B554 is taught by Popkin, D. Widiss

The course is primarily about statutory interpretation.

Part I of the materials (in Chapters 1-3) discusses the historical evolution of judicial approaches to statutory interpretation.

Part II (The Technique and Theory of Statutory Interpretation Chapters 4-7) discusses specific techniques that have been advanced for interpreting statutory texts. Chapter 4 deals with textualism -- the variety of ways that a text can acquire meaning and the various ways that the text can be uncertain. Chapter 5 discusses purposivism and intentionalism, which look for evidence statutory meaning outside the text. Chapter 6 provides some obvious examples of the influence of substantive background considerations on statutory interpretation the substantive canons of construction. Part II concludes with a separate Chapter 7 on change -- how judicial interpretation of statutes reacts to changing cirucmstances.

Part III (Lawmaking Responsibility and Competence) considers the impact of administrative lawmaking (Chapter 8) and legislative history (Chapter 9) on statutory interpretation. Chapter 10 discusses legislative and judicial efforts to establish rules of statutory interpretation.

Part IV considers Statutes as a Source of Law. Chapter 11 examines how statutes can be extended both when there is and is not a judicial common law power. Chapter 12 looks at a special corner of this issue judicially inferring a private cause of action when the statutory text is silent. Chapter 13 looks at the interaction of multiple statutes e.g., when later law might change prior law and when prior law tries to influence how later law is made.

Part V on the Lawmaking Process takes up some issues which do not involve statutory interpretation. It discusses state constitutional law, which is otherwise likely to go unnoticed in law school. Chapter 14 looks at the Legislature, including state rules on procedural requirements for legislation (such as the one-subject stated in its title rule) and substantive limits on legislation (such as prohibiting special legislation). It also considers how Direct Democracy (initiatives and referendums) applies those rules. Chapter 15 deals with the relationship of the Executive and Legislative branches (for example, the line item veto and the legislative veto).

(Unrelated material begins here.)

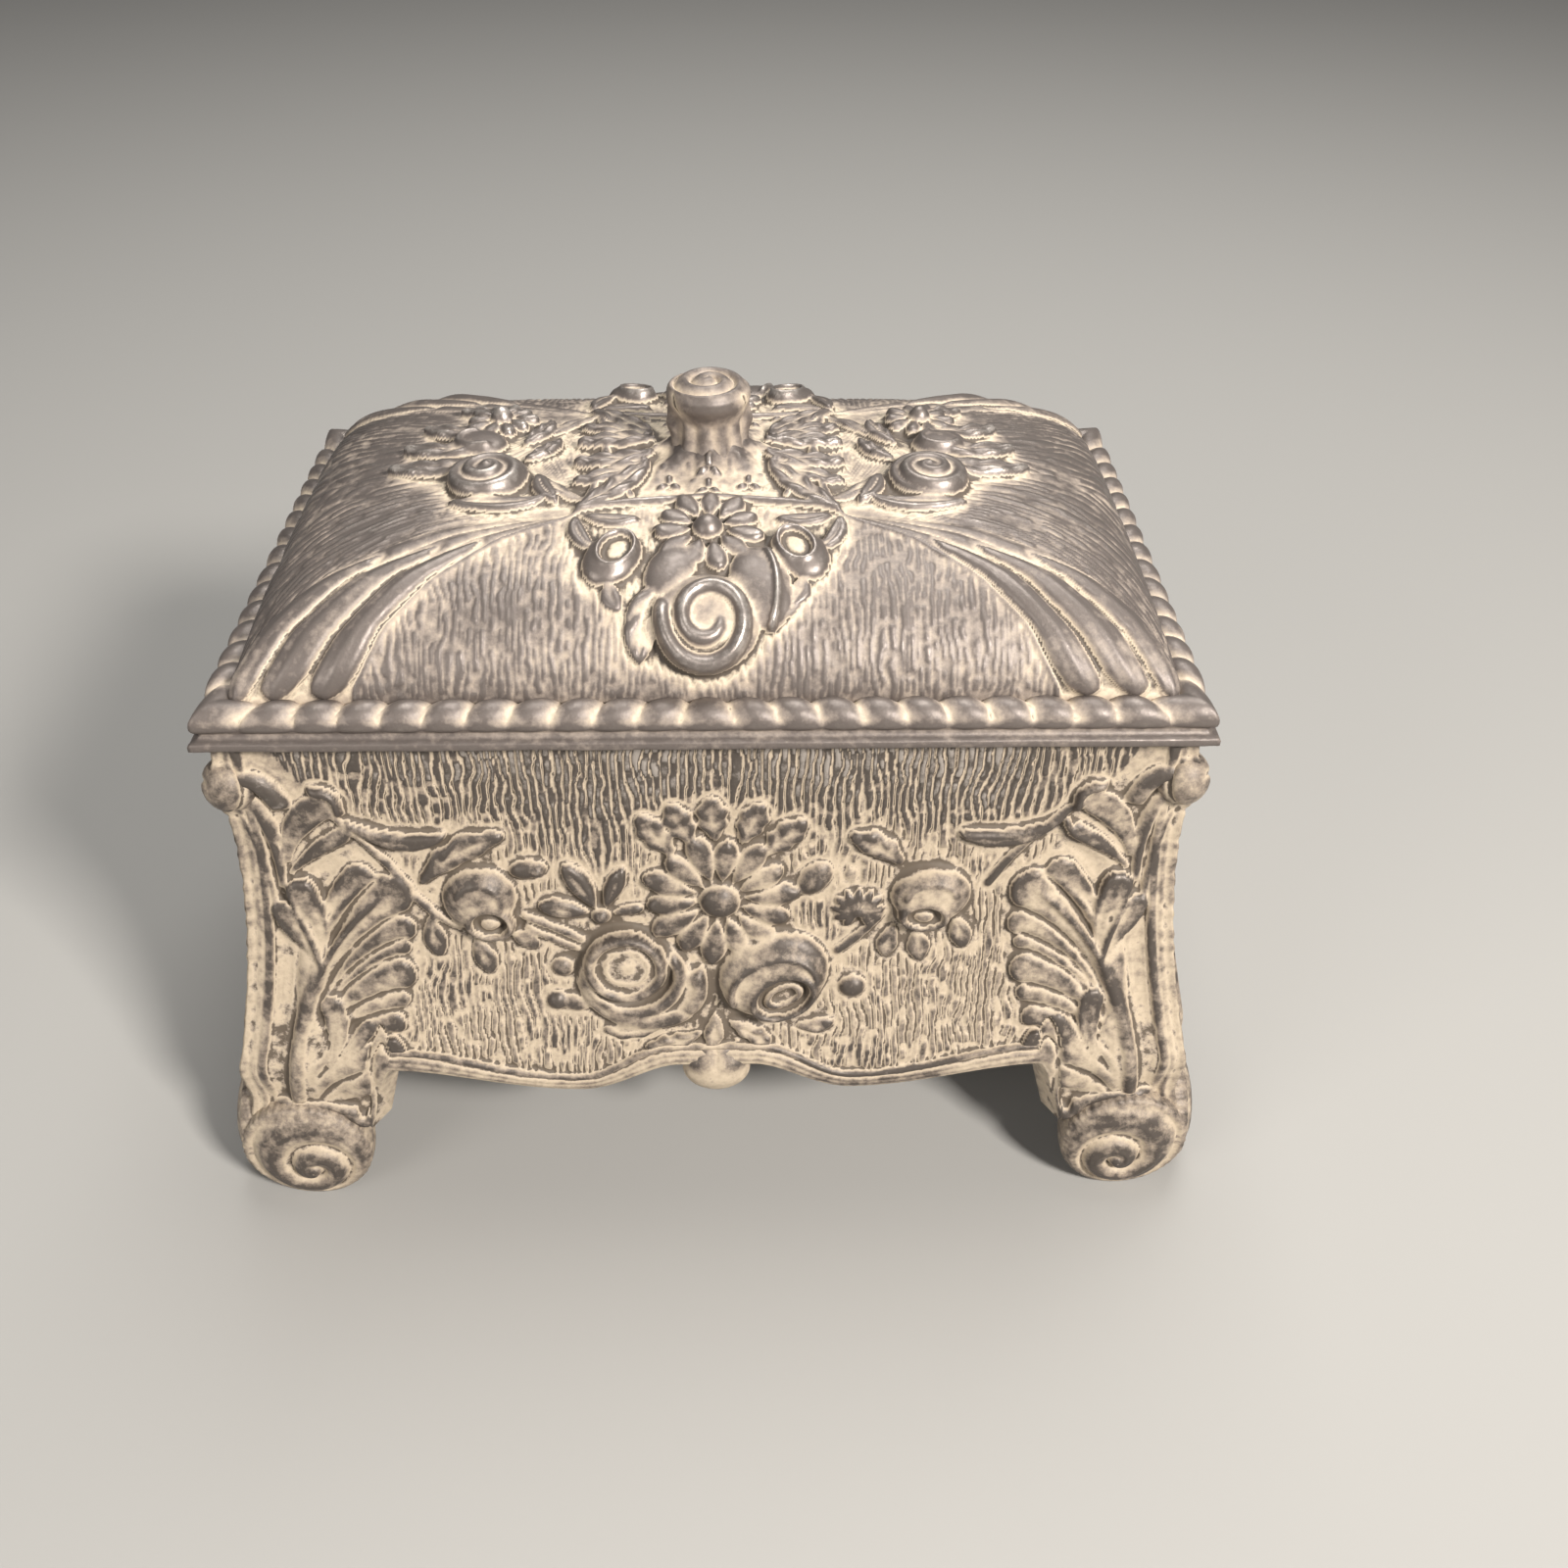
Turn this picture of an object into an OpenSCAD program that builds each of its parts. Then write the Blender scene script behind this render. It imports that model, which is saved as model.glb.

A dominant theme in the course is pragmatic judging, which in this setting means that the judge is influenced by substantive values to determine the meaning of a statute (whatever judges may say in their confirmation hearings). Substantive concerns may be front and center or may be lurking in the wings, but they are always present in the judges mind. This is apparent from reading judicial opinions carefully, which is what the course challenges the student to do. To that end, we often focus on opinions written by specific judges, such as judges Hand, Frankfurter, Stevens, Scalia, and Kennedy (among others), whose interpretive approaches are often out in the open and sometimes hard to figure out.


We meet from 8:25 a.m.-9:40 a.m. Monday through Thursday, unless there is a holiday. The course is compressed so we meet from January 10 through March 1; the exam is over two days during regular class time, March 5 and 6.

The exam will be the conventional type, testing your understanding of the concepts relevant to statutory interpretation and your ability to critique arguments about the right way to interpret legislation. The exam is completely open-book; you can bring anything into the exam that you think will help, including prepackaged material on your computer.